The Sensing Place symposium was a 3-day event launching our public realm programme, and brought together thinkers, collaborators, artists and members of the community to our new site to discuss and develop dialogue for the design brief and blueprint processes for 24 Guildhall Road. Contributors presented their projects, provocations and processes, in dialogue with our design team and partnership stakeholders. 

This event was also an opportunity to view phase 1 capital works and opened up the design process for phase 2. More information about 24 Guildhall Road can be found here.

Participants

    • Sean Griffiths: designing public spaces as an independent artist and the founder of FAT Architecture. As the architect advisor for the 24 Guildhall Road capital project, Sean spoke about the vision for the new NN location.
    • Moira Lascelles (Deputy Director of Up Projects)
    • Nephertiti Oboshie Schandorf (Artistic Director of Peckham Platform)
    • Akil Scafe-Smith (Founding Artist of Resolve Collective).
    • PEROU
    • Marie Bak Mortensen (Create London)
    • Emilio Hernandez Martinez (Artist from Colaboratory Kitchen) 
    • Cheryl Jones (Director of Grand Union) 

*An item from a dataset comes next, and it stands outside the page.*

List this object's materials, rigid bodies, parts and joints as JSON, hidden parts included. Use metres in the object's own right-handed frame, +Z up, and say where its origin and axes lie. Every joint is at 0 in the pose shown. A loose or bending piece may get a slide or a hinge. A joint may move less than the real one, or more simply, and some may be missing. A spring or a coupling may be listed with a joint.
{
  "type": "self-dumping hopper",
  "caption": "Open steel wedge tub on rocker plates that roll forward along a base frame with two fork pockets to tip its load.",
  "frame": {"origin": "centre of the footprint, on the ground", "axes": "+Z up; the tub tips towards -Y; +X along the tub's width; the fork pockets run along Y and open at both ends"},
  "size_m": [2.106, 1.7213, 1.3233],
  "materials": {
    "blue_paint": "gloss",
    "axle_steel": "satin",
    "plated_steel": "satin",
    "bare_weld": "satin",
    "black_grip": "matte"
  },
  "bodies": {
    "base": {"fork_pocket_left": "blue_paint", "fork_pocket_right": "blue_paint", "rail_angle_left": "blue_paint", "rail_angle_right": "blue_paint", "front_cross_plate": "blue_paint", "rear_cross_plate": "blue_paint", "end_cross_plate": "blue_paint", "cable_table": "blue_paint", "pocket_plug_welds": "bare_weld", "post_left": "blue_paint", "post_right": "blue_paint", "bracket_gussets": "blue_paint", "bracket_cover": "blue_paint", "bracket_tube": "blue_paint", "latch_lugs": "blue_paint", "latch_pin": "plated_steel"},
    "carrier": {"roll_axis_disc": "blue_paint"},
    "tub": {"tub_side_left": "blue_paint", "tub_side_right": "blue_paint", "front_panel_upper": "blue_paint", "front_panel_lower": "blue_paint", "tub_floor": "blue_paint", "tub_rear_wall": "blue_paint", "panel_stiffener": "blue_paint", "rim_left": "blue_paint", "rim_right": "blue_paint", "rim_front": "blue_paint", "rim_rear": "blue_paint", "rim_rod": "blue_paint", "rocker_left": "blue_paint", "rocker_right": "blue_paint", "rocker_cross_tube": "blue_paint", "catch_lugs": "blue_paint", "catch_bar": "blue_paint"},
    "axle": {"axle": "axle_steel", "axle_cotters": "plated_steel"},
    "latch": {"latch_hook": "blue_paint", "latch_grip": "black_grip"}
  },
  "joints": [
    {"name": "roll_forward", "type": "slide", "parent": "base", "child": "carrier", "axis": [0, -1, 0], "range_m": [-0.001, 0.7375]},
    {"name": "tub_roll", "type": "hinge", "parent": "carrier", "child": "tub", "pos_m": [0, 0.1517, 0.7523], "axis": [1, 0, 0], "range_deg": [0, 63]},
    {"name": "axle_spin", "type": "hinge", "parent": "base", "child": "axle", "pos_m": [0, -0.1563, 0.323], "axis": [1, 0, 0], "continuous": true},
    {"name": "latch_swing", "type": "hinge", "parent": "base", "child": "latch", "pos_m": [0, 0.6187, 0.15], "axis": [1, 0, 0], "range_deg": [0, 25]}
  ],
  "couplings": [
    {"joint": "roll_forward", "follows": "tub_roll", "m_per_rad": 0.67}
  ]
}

    • Harriet Matzdorf (from the organic farm and research organisation Pollinaria).
    • Cecily Chua, Theatrum Mundi: how performative cultural practices can influence architecture and city making.

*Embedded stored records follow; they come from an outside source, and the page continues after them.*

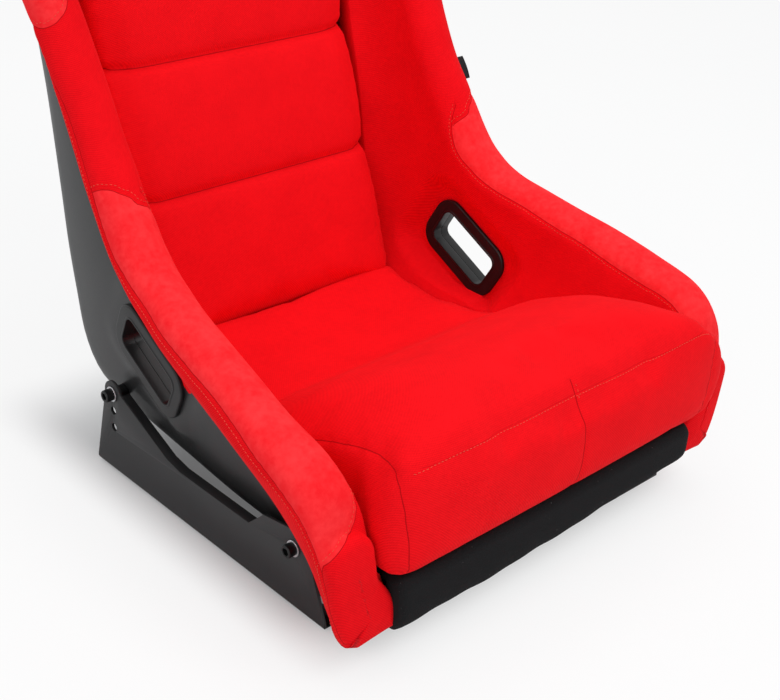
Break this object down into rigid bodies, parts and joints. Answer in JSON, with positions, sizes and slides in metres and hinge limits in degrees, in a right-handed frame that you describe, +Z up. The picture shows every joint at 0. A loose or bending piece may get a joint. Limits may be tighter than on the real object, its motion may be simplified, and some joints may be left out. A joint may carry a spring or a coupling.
{
  "type": "racing seat",
  "caption": "Fixed-back bucket racing seat: moulded shell, padded bolsters, lift-out cushions, belt slots and folded side-mount brackets.",
  "frame": {"origin": "middle of the seat's footprint box, at the height of the bracket feet", "axes": "+X is the sitter's left, the seat faces -Y, +Z is up"},
  "size_m": [0.5642, 0.641, 0.9099],
  "materials": {
    "shell": "satin dark grey moulded glass-fibre composite",
    "suede": "red microfibre suede with a brushed, blotchy nap",
    "cloth": "red knitted seat cloth with a fine diagonal weave",
    "felt": "black non-woven lining cloth",
    "label": "blank black woven label",
    "hook_tape": "black hook-and-loop strip",
    "bezel": "satin black moulded plastic",
    "bracket": "satin black powder-coated steel, 3 mm",
    "zinc": "bright zinc-plated steel",
    "spacer": "black steel spacer",
    "bolt": "black oxide steel, M8 socket cap"
  },
  "bodies": {
    "bucket": {"bucket_shell": "shell", "thigh_bolster_left": "suede", "thigh_bolster_right": "suede", "waist_bolster_left": "cloth", "waist_bolster_right": "cloth", "shoulder_bolster_left": "suede", "shoulder_bolster_right": "suede", "head_surround": "cloth", "seat_lining": "felt", "back_lining": "cloth", "seat_hook_tape_left": "hook_tape", "seat_hook_tape_right": "hook_tape", "back_hook_tape_left": "hook_tape", "back_hook_tape_right": "hook_tape", "side_tag": "label", "front_lip_cover": "felt", "lap_bezel_outer_left": "bezel", "lap_bezel_outer_right": "bezel", "lap_bezel_inner_left": "bezel", "lap_bezel_inner_right": "bezel", "harness_bezel_rear_left": "bezel", "harness_bezel_rear_right": "bezel", "harness_bezel_front_left": "bezel", "harness_bezel_front_right": "bezel", "side_bracket_left": "bracket", "side_bracket_right": "bracket", "front_spacer_left": "spacer", "front_spacer_right": "spacer", "front_washer_left": "zinc", "front_washer_right": "zinc", "front_insert_left": "zinc", "front_insert_right": "zinc", "front_bolt_left": "bolt", "front_bolt_right": "bolt", "rear_spacer_left": "spacer", "rear_spacer_right": "spacer", "rear_washer_left": "zinc", "rear_washer_right": "zinc", "rear_insert_left": "zinc", "rear_insert_right": "zinc", "rear_bolt_left": "bolt", "rear_bolt_right": "bolt"},
    "seat_pad": {"seat_cushion": "cloth"},
    "back_pad": {"back_cushion": "cloth"},
    "head_rest": {"head_pad": "cloth"}
  },
  "joints": [
    {"name": "seat_cushion_lift", "type": "slide", "parent": "bucket", "child": "seat_pad", "axis": [0, -0.7071, 0.7071], "range_m": [0, 0.15]},
    {"name": "back_cushion_lift", "type": "slide", "parent": "bucket", "child": "back_pad", "axis": [0, -0.9, 0.4359], "range_m": [0, 0.1]},
    {"name": "head_pad_lift", "type": "slide", "parent": "bucket", "child": "head_rest", "axis": [0, -0.9914, 0.1305], "range_m": [0, 0.08]}
  ]
}
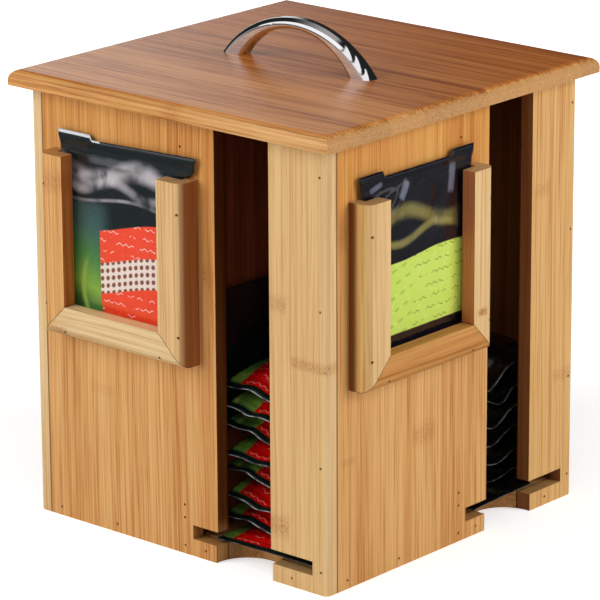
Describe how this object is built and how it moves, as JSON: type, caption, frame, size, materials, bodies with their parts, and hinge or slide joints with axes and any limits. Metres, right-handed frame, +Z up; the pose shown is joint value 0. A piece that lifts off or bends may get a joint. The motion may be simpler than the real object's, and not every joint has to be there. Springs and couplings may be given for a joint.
{
  "type": "tea bag organizer box",
  "caption": "Square bamboo box with a lift-off lid and bow handle; tall slots and low gaps hand out tea sachets from inner compartments, and a moulded pocket on each side shows a sample.",
  "frame": {"origin": "centre of the box's footprint, on the surface it stands on", "axes": "+Z up; -Y is the front side, +X the right side; the handle runs along X"},
  "size_m": [0.1944, 0.1944, 0.2273],
  "materials": {
    "bamboo": "satin lacquered bamboo",
    "bamboo_pale": "satin lacquered pale bamboo",
    "bamboo_inner": "plain sanded bamboo",
    "bamboo_lid": "satin lacquered bamboo, a little redder",
    "brad_steel": "dull steel brads",
    "bow_chrome": "polished chrome plate",
    "screw_steel": "zinc plated",
    "foil_green": "glossy dark green foil laminate",
    "foil_black": "glossy black foil laminate"
  },
  "bodies": {
    "box": {"base_plate": "bamboo", "wide_panel_front": "bamboo", "wide_panel_right": "bamboo", "wide_panel_back": "bamboo", "wide_panel_left": "bamboo", "narrow_panel_front": "bamboo_pale", "narrow_panel_right": "bamboo_pale", "narrow_panel_back": "bamboo_pale", "narrow_panel_left": "bamboo_pale", "divider_front": "bamboo_inner", "divider_right": "bamboo_inner", "divider_back": "bamboo_inner", "divider_left": "bamboo_inner", "pocket_left_stile_front": "bamboo_pale", "pocket_right_stile_front": "bamboo_pale", "pocket_rail_front": "bamboo_pale", "pocket_left_stile_right": "bamboo_pale", "pocket_right_stile_right": "bamboo_pale", "pocket_rail_right": "bamboo_pale", "pocket_left_stile_back": "bamboo_pale", "pocket_right_stile_back": "bamboo_pale", "pocket_rail_back": "bamboo_pale", "pocket_left_stile_left": "bamboo_pale", "pocket_right_stile_left": "bamboo_pale", "pocket_rail_left": "bamboo_pale", "body_brads": "brad_steel", "pocket_brads": "brad_steel", "sachet_stack_front": "foil_green", "sachet_stack_right": "foil_black", "leaning_sachet_front": "foil_green"},
    "lid": {"lid_board": "bamboo_lid", "lid_block_front": "bamboo_pale", "lid_block_right": "bamboo_pale", "lid_block_back": "bamboo_pale", "lid_block_left": "bamboo_pale", "lid_block_brads": "brad_steel", "handle": "bow_chrome", "handle_screws": "screw_steel"},
    "display_sachet_front": {"display_sachet_front": "foil_green"},
    "display_sachet_right": {"display_sachet_right": "foil_black"},
    "ready_sachet_front": {"ready_sachet_front": "foil_green"},
    "ready_sachet_right": {"ready_sachet_right": "foil_black"}
  },
  "joints": [
    {"name": "lid_lift", "type": "slide", "parent": "box", "child": "lid", "axis": [0, 0, 1], "range_m": [0, 0.06]},
    {"name": "display_sachet_front_slide", "type": "slide", "parent": "box", "child": "display_sachet_front", "axis": [0, 0, 1], "range_m": [0, 0.014]},
    {"name": "display_sachet_right_slide", "type": "slide", "parent": "box", "child": "display_sachet_right", "axis": [0, 0, 1], "range_m": [0, 0.014]},
    {"name": "ready_sachet_front_slide", "type": "slide", "parent": "box", "child": "ready_sachet_front", "axis": [0, -1, 0], "range_m": [0, 0.078]},
    {"name": "ready_sachet_right_slide", "type": "slide", "parent": "box", "child": "ready_sachet_right", "axis": [1, 0, 0], "range_m": [0, 0.078]}
  ]
}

    • Clare Louise Staunton: Spectres of Modernism: Artists Against Overdevelopment.
    • Matthew Chesney (Director of Backlit Gallery)

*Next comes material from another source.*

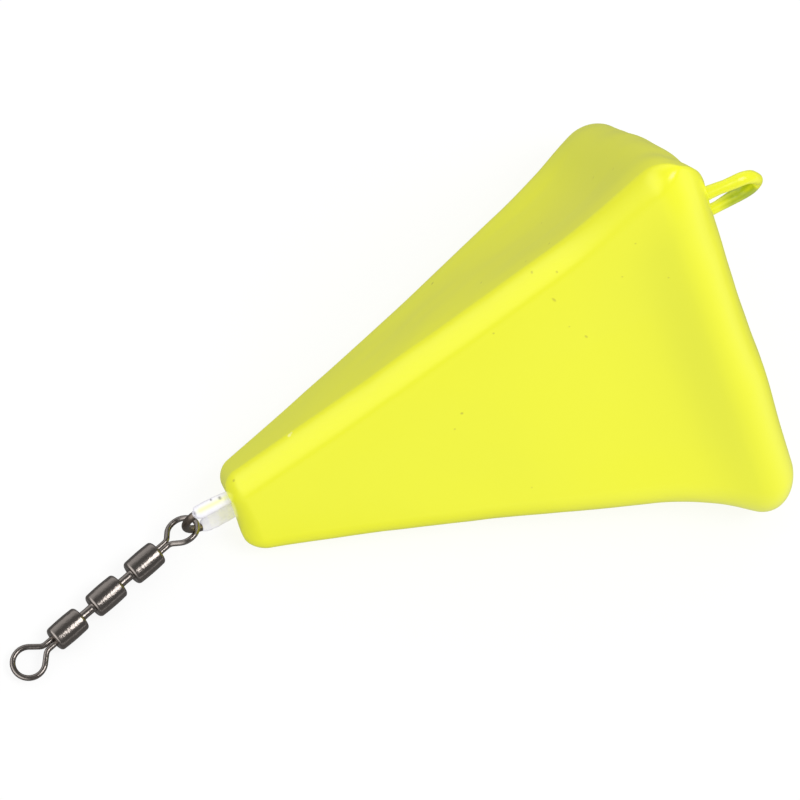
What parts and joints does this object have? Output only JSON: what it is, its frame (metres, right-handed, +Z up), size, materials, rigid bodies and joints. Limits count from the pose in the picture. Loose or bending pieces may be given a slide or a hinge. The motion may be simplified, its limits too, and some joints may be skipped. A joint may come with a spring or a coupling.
{
  "type": "fishing sinker",
  "caption": "Three-sided lead sea sinker in glossy yellow coating, with a wire tow eye and a dark rolling swivel on a front loop.",
  "frame": {"origin": "on the ground, under the middle of the whole part's bounding box", "axes": "+X from the swivel at the narrow end to the wide end, +Z up, the sinker lying on one of its long faces"},
  "size_m": [0.1015, 0.0568, 0.0549],
  "materials": {
    "lead": "dull cast lead",
    "base_coat": "white primer",
    "yellow": "fluorescent, glossy",
    "wire": "drawn wire",
    "black_nickel": "black nickel plate"
  },
  "bodies": {
    "sinker": {"lead_core": "lead", "white_base_coat": "base_coat", "yellow_coat": "yellow", "front_loop_wire": "wire", "front_loop_coat_upper": "base_coat", "front_loop_coat_lower": "base_coat", "tow_eye_wire": "wire", "tow_eye_coat": "yellow"},
    "near_eye": {"swivel_near_eye": "black_nickel"},
    "barrel_1": {"swivel_barrel_1": "black_nickel"},
    "link_pin_1": {"swivel_link_pin_1": "black_nickel"},
    "barrel_2": {"swivel_barrel_2": "black_nickel"},
    "link_pin_2": {"swivel_link_pin_2": "black_nickel"},
    "barrel_3": {"swivel_barrel_3": "black_nickel"},
    "end_eye": {"swivel_end_eye": "black_nickel"}
  },
  "joints": [
    {"name": "near_eye_swing", "type": "hinge", "parent": "sinker", "child": "near_eye", "pos_m": [-0.02426, 0.0002, 0.0036], "axis": [-0.2423, 0, 0.9702], "range_deg": [-106, 72]},
    {"name": "barrel_1_spin", "type": "hinge", "parent": "near_eye", "child": "barrel_1", "pos_m": [-0.03073, -0.00178, 0.00299], "axis": [-0.9525, -0.2912, -0.0886], "continuous": true},
    {"name": "link_pin_1_spin", "type": "hinge", "parent": "barrel_1", "child": "link_pin_1", "pos_m": [-0.03369, -0.00268, 0.00272], "axis": [-0.9525, -0.2912, -0.0886], "continuous": true},
    {"name": "barrel_2_spin", "type": "hinge", "parent": "link_pin_1", "child": "barrel_2", "pos_m": [-0.03664, -0.00359, 0.00245], "axis": [-0.9525, -0.2912, -0.0886], "continuous": true},
    {"name": "link_pin_2_spin", "type": "hinge", "parent": "barrel_2", "child": "link_pin_2", "pos_m": [-0.03959, -0.00449, 0.00217], "axis": [-0.9525, -0.2912, -0.0886], "continuous": true},
    {"name": "barrel_3_spin", "type": "hinge", "parent": "link_pin_2", "child": "barrel_3", "pos_m": [-0.04254, -0.00539, 0.00189], "axis": [-0.9525, -0.2912, -0.0886], "continuous": true},
    {"name": "end_eye_spin", "type": "hinge", "parent": "barrel_3", "child": "end_eye", "pos_m": [-0.04845, -0.0072, 0.00135], "axis": [-0.9525, -0.2912, -0.0886], "continuous": true}
  ]
}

    • Dr. Silvie Jacobi (Director of London School of Mosaic)
    • Rachel Pimm: Earth writing workshop to engage with original locations of land and forms by which we shape and modify it for use. An exploration of value, colonisation of plants and territory
    • Alex Parry
    • Ryan Hughes (SpaceX Researcher)
    • Roger Malbert (former Head of Hayward Gallery Touring) 
    • Gareth Bell-Jones (Director and Curator of Flat Time House) 
    • Angelica Sule (Director of Programme Site Gallery)
    • Dylan Fox (Artist) 
    • Haley Morris-Cafiero (Artist and Researcher at the University of Northampton)
    • Joe Moss

This event took place at 24 Guildhall Road, Northampton.